When it comes to shopping decisions, if you try to find a brand which is ethically perfect in every way, you’ll be looking for a lifetime. Whilst we can’t always make perfect decisions, we can make decisions within our own means (geographically and financially) which are better than their alternative. This is where the Ethical Fashion Guide comes into play. It’s comparative nature enables you to make decisions informed by an understanding of how brands are ranking against others.

Our Six Spotlight Issues Help You Go Deeper

Beyond disclosure of scores this year, the Brand Finder also includes company performance on six Spotlight Issues which assess ethical sourcing outcomes.

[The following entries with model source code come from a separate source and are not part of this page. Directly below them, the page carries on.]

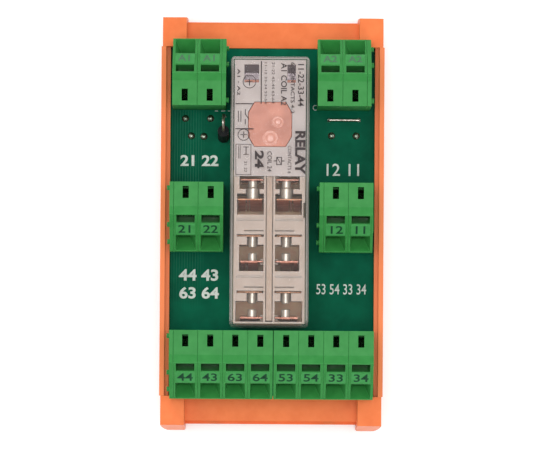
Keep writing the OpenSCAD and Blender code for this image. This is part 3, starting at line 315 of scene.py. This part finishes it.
# A moving blade and its silver rivet are one node: what stands off the blade's own plane is silver
def bladeMaterial(blade):
    s = bladeLook
    low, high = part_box(blade)
    planeY = low.y + s["bead"] if blade.startswith("make") else high.y - s["bead"]
    material, tree, shader = newMaterial(blade + "_finish")
    where = place(tree)
    grain = noise(tree, where, 1500, 4)
    brown = mottled(tree, grain, *s["brown"])
    bright = mottled(tree, grain, *s["bright"])
    away = maths(tree, "ABSOLUTE", maths(tree, "SUBTRACT", parts(tree, where)["Y"], planeY))
    onRivet = maths(tree, "GREATER_THAN", away, s["bead"] + s["spare"])
    tree.links.new(mixColour(tree, onRivet, brown, bright), shader.inputs["Base Color"])
    tree.links.new(spread(tree, noise(tree, where, 3000), 0.42, 0.5), shader.inputs["Roughness"])
    shader.inputs["Metallic"].default_value = 0.65
    return material


# Painted shade on the base's top behind the contact housing: its colour, and how far down from the top it
# reaches
baseLook = {"paintedShade": (124, 108, 112), "paintedShadeDepth": 0.3 * mm}


# Base of the relay: pale plastic, with painted shade on its floor round the coil, behind the contact
# housing
def basePlastic():
    s = baseLook
    material = plastic("tanBase", (252, 200, 162), (255, 216, 178), glow=0.2)
    tree = material.node_tree
    shader = tree.nodes["Principled BSDF"]
    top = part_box("relay_base")[1].z
    plain = shader.inputs["Base Color"].links[0].from_socket
    apart = parts(tree, place(tree))
    # Painted shade: the base's top behind the contact housing is coloured darker
    behind = maths(tree, "GREATER_THAN", apart["Y"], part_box("contact_housing")[1].y)
    onTop = maths(tree, "GREATER_THAN", apart["Z"], top - s["paintedShadeDepth"])
    shadedFloor = maths(tree, "MULTIPLY", behind, onTop)
    tree.links.new(mixColour(tree, shadedFloor, plain, colour(*s["paintedShade"])), shader.inputs["Base Color"])
    return material


finishes = {
    "carrier_profile": orangeProfile, "end_cap_rear": orangeCap, "end_cap_front": orangeCap,
    "rail_latch_rear": orangeCap, "rail_latch_front": orangeCap,
    "latch_spring_rear": springSteel, "latch_spring_front": springSteel, "cap_screws": steel,
    "circuit_board": boardMask(), "solder_joints": solder, "wire_link": linkWire,
    "diode_body": black, "diode_leads": linkWire, "terminal_end_plates": green, "current_bars": tin,
    "relay_cover": clearPlastic(), "relay_base": basePlastic(), "contact_housing": whitePlastic,
    "coil_lid": lidPlastic, "coil_bobbin": bobbin, "coil_winding": winding, "coil_core": softIron,
    "yoke": softIron, "armature": softIron, "comb": combPlastic, "coil_pins": tin,
    "fixed_contacts": copper, "fixed_rivets": silver, "spring_roots": copper,
}
for name, obj in nodes.items():
    if name in finishes:
        chosen = finishes[name]
    elif "_terminal_" in name:
        chosen = green
    elif name.startswith("clamp_spring"):
        chosen = springSteel
    else:
        chosen = bladeMaterial(name)
    obj.data.materials.clear()
    obj.data.materials.append(chosen)
print("finishes on the CAD nodes")


def addPiece(name, bm, material, body, smooth=False):
    mesh = bpy.data.meshes.new(name)
    bm.to_mesh(mesh)
    bm.free()
    if smooth:
        mesh.polygons.foreach_set("use_smooth", [True] * len(mesh.polygons))
    mesh.materials.append(material)
    obj = bpy.data.objects.new(name, mesh)
    scene.collection.objects.link(obj)
    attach(obj, body)
    return obj


# Basis of a printed mark: its right, its up and the way it faces, moved to a point
def facing(right, up, at):
    right, up = Vector(right).normalized(), Vector(up).normalized()
    out = right.cross(up)
    turn = Matrix((right, up, out)).transposed().to_4x4()
    return Matrix.Translation(Vector(at)) @ turn


# Adds a finished part to bm and lets go of it
def join(bm, part):
    mesh = bpy.data.meshes.new("part")
    part.to_mesh(mesh)
    part.free()
    bm.from_mesh(mesh)
    bpy.data.meshes.remove(mesh)


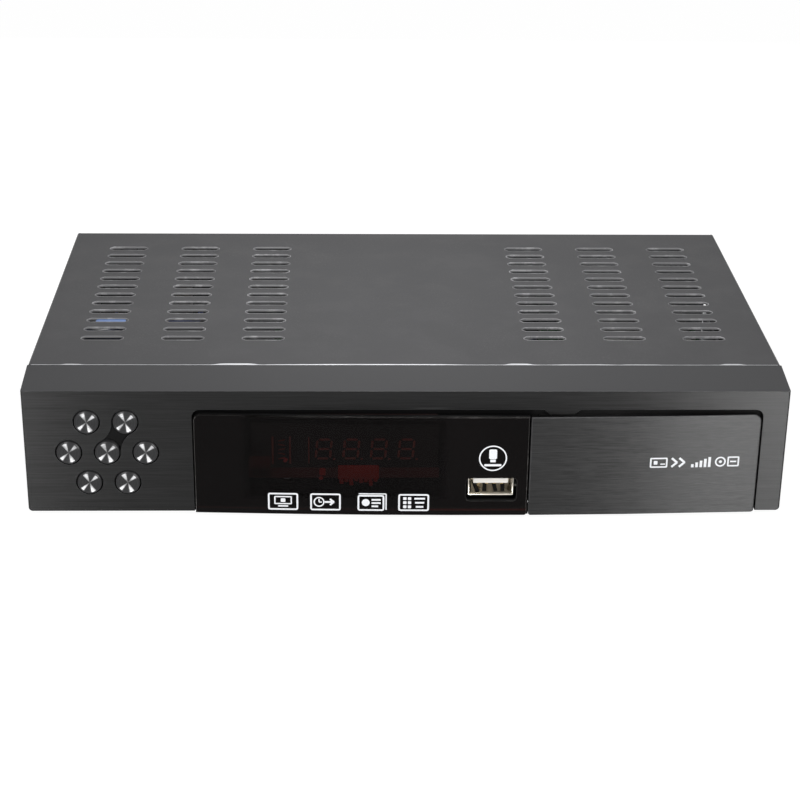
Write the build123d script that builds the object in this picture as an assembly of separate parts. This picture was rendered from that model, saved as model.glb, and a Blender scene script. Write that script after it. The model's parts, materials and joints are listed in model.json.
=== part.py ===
"""Satellite television receiver: a set-top box with round keys, a tinted window and a drop-down door.

X runs to the right seen from the front, Y runs to the back and Z runs up.
While a piece is made, Y = 0 is the flat face of the front panel and Z = 0 is the table.
Each piece is then moved along Y, so that the origin is the middle of the box that the receiver fills.
"""

import os
from math import cos, radians, sin, sqrt

from build123d import *

# ---------------------------------------------------------------- driving sizes, in millimetres

# Housing
body_width = 240.0
body_depth = 143.0
face_height = 41.8
back_height = 43.9
foot_height = 3.0

# Top cover, one folded sheet
cover_sheet = 0.8
cover_fold_radius = 1.2
cover_lip_height = 9.0
cover_lip_relief = 1.6
cover_gap = 0.3

# Top vents: groups of slots left and right of the middle
vent_columns = 3
vent_rows = 12
vent_side_inset = 21.1
vent_column_pitch = 26.3
vent_front_inset = 38.8
vent_rear_inset = 17.0
vent_length = 13.4
vent_width = 3.2
slot_corner_share = 0.32

# Tray and rear panel, folded sheet
tray_sheet = 1.0
tray_side_height = 13.0
tray_front_height = 8.0
tray_play = 0.1
rear_sheet = 1.0
rear_flange = 10.0
floor_slot_length = 16.0
floor_slot_width = 3.0
floor_slot_pitch = 10.0
floor_slots = 5

# Feet
foot_radius = 6.0
foot_side_inset = 22.0
foot_front_inset = 26.0
foot_rear_inset = 19.0

# Front panel moulding
panel_depth = 16.0
face_wall = 2.5
top_wall = 2.2
side_wall = 2.2
bottom_wall = 2.0
panel_corner_radius = 1.3
panel_edge_radius = 0.6
tongue_reach = 4.0
tongue_thickness = 1.4

# Snap hooks of the front panel, which catch in windows of the tray's upstand
hook_side_inset = 20.0
hook_usb_gap = 4.85
hook_width = 8.0
hook_thickness = 1.6
hook_lift = 3.0
hook_barb = 0.9
hook_play = 0.2

# Opening in the face for the window and the door
left_border = 52.7
right_border = 8.0
opening_height = 35.45
opening_corner_radius = 2.5

# Bowed front plates: how far the middle stands proud, and how far the ends of the opening lie behind it
bow_proud = 3.25
bow_sag = 2.31
plate_corner_radius = 2.5
plate_small_radius = 0.9
plate_edge_chamfer = 0.25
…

While not necessarily more important than other questions, they represent key areas of concern for the general community—ranging from payment of living wages to use of sustainable fibres. These questions help people to think beyond the overall score and to evaluate what ‘ethical fashion’ really means to them. For example, is a company ranked in the top 20 per cent of those assessed considered ‘ethical’ if they’re not paying living wages or using sustainable fibres? This new addition increases transparency around the complex nature of the journey towards ethical sourcing.

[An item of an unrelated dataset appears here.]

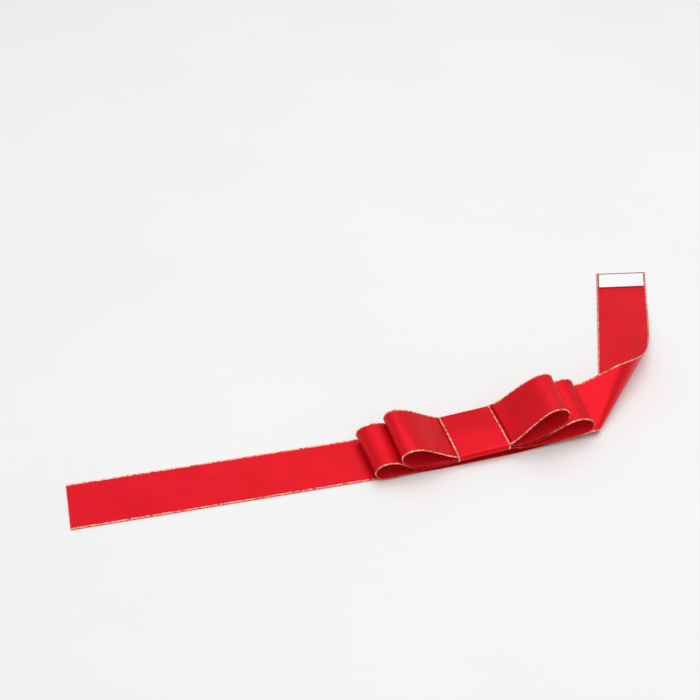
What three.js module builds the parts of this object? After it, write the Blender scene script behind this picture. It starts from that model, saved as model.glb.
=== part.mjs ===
// Ready-made gift bow: two tiers of flat ribbon loops under a centre band, glued on a self-adhesive strap.
// Millimetres, +Z up, +X along the bow, +Y across the ribbon from its front edge to its back edge.
// The origin is on the underside of the strap, below the middle of the bow.
import * as THREE from "three";

const { degToRad, lerp, smoothstep } = THREE.MathUtils;

// ---- driving dimensions ----
const RIBBON_WIDTH = 25;
const RIBBON_THICKNESS = 0.3;
const EDGE_WIDTH = 0.9; // metallic yarns woven into each long edge
const LAYER_GAP = 0.15; // air between layers that are pressed together
const END_GAP = 0.3; // air between the ends of two neighbouring stretches of ribbon
const HALF_WIDTH = RIBBON_WIDTH / 2;
const HALF_THICKNESS = RIBBON_THICKNESS / 2;

const BAND_HALF = 12; // the band reaches this far each way along X
const BAND_CORNER = 0.9; // radius of the band where it turns down beside the loops
const BAND_CORNER_STEPS = 6;
const LAP_HALF = 8; // the ends of a loop tier, and those of the band, lap this far past the middle
const PAD_HALF = 8; // glue pads are square
const LOOP_ROOT = BAND_HALF + 2 * END_GAP; // a loop starts here, just outside the band

// The pressed stack under the band, counted up from the strap.
const LAYERS = {
  strap: 0,
  strapGlue: 1,
  bandOuterLap: 2,
  bandInnerLap: 3,
  lowerEndLeft: 4,
  lowerEndRight: 5,
  lowerTop: 6,
  tierGlue: 7,
  upperEndLeft: 8,
  upperEndRight: 9,
  upperTop: 10,
  bandTop: 11,
};

const LEFT_TURN_X = -20; // left of here the strap lies at a slight angle to the bow
const LEFT_ANGLE = degToRad(3);
const LEFT_BEND = 35; // the left arm bends up here, measured from the turn
const TAIL_BEND = 95; // and its tail bends again here
const LEFT_LENGTH = 154.4; // from the turn to the cut end

const RISE_START_X = 14; // right of here the strap leaves the surface that it lies on
const RISE_FULL_X = 44;
const FRONT_LIFT = 2; // height of its front edge, which stays low
const LIFT_ROUNDING = 0.5;

// The right arm is folded under along a slanting line, in a roll that is part of a cone lying on its side.
const CONE_TIP = new THREE.Vector3(47.6, -18.5, HALF_THICKNESS);
const CONE_AZIMUTH = degToRad(51.2);
const CONE_HALF_ANGLE = degToRad(9.24);
const ARM_CURVE_X = 55.4; // the arm curves in its own plane from here
const ARM_CURVE_RADIUS = 64.5;
const ARM_CURVE_ANGLE = degToRad(7.7);
const ARM_BEND_SLANT = 0.12; // the line where the right end bends up leans this much off square
const FLAP_BEND = 100; // the flap bends up here, measured from where the arm starts to curve
const FLAP_END = 122.3; // middle of the cut end
const FLAP_CUT = Math.tan(degToRad(14.5)); // the cut end leans this much off square
const TAPE_MARGIN = 0.9; // the tape and its liner stop short of the cut end and of both edges
const TAPE_LENGTH = 11.5;
const TAPE_THICKNESS = 0.12;

// Side view of a loop's centre line at each edge of the ribbon, as for a loop on the +X side: up from the
// band at rise, over crest, round tip and back in along heel, which slopes by frontSlope or backSlope.
// climb and shoulder are the handles of the curve from rise to crest.
const LOOPS = [
  {
    name: "lower_loop_left",
    side: -1,
    top: LAYERS.lowerTop,
    bottom: LAYERS.lowerEndLeft,
    front: { rise: [28, 2.95], climb: [34, 2.95], shoulder: 37, crest: [43.4, 9], tip: [48.9, 5.2] },
    back: { rise: [27, 3.3], climb: [34, 4.4], shoulder: 35.5, crest: [43.5, 9.6], tip: [49.8, 5.4] },
    heels: { front: [43.6, 0.95], back: [44.2, 0.95], frontSlope: 0, backSlope: 0 },
  },
  {
    name: "lower_loop_right",
    side: 1,
    top: LAYERS.lowerTop,
    bottom: LAYERS.lowerEndRight,
    front: { rise: [14, 2.85], climb: [28, 3.2], shoulder: 36.5, crest: [43.9, 12.4], tip: [51.6, 7.4] },
    back: { rise: [14, 2.85], climb: [27, 3.6], shoulder: 39.5, crest: [47, 14.4], tip: [53.2, 11.2] },
    heels: { front: [44, 3], back: [46, 8.8], frontSlope: 0.06, backSlope: 0.2 },
  },
  {
    name: "upper_loop_left",
    side: -1,
    top: LAYERS.upperTop,
    bottom: LAYERS.upperEndLeft,
    front: { rise: [13, 5], climb: [19, 7], shoulder: 26, crest: [32.3, 13.8], tip: [37.5, 10.6] },
    back: { rise: [13, 5.1], climb: [19, 8.4], shoulder: 27.5, crest: [34, 15.3], tip: [37.6, 11.9] },
    heels: { front: [29.2, 4.2], back: [28.8, 5.1], frontSlope: 0.12, backSlope: 0.25 },
  },
  {
    name: "upper_loop_right",
    side: 1,
    top: LAYERS.upperTop,
    bottom: LAYERS.upperEndRight,
    front: { rise: [13, 5.2], climb: [19.5, 11.5], shoulder: 26.3, crest: [32.4, 21.2], tip: [38.2, 16.6] },
    back: { rise: [13, 5.2], climb: [19, 9.3], shoulder: 29, crest: [36.4, 19.7], tip: [41.2, 15.8] },
    heels: { front: [31.8, 9.5], back: [33, 11], frontSlope: 0.5, backSlope: 0.6 },
  },
];
const LOOP_STEPS = 9; // straight facets along each curve of a loop
const LOOP_STEPS_ACROSS = 2;
const ROUND = 0.5523; // handle length of a Bezier quarter circle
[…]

We know that there are larger, systemic issues facing the fashion industry that will not be fully addressed by one report or guide alone. These can only be successfully approached through genuine collaboration between fashion companies, NGOs, civil society, governments, and of course, the demands of global citizens.

At the heart of the Ethical Fashion Report is a desire to see the industry changed. We want to see the 60 million garment workers around the world empowered to live their lives with dignity, in a healthy environment. The Ethical Fashion Report and Guide play just a small part in this puzzle.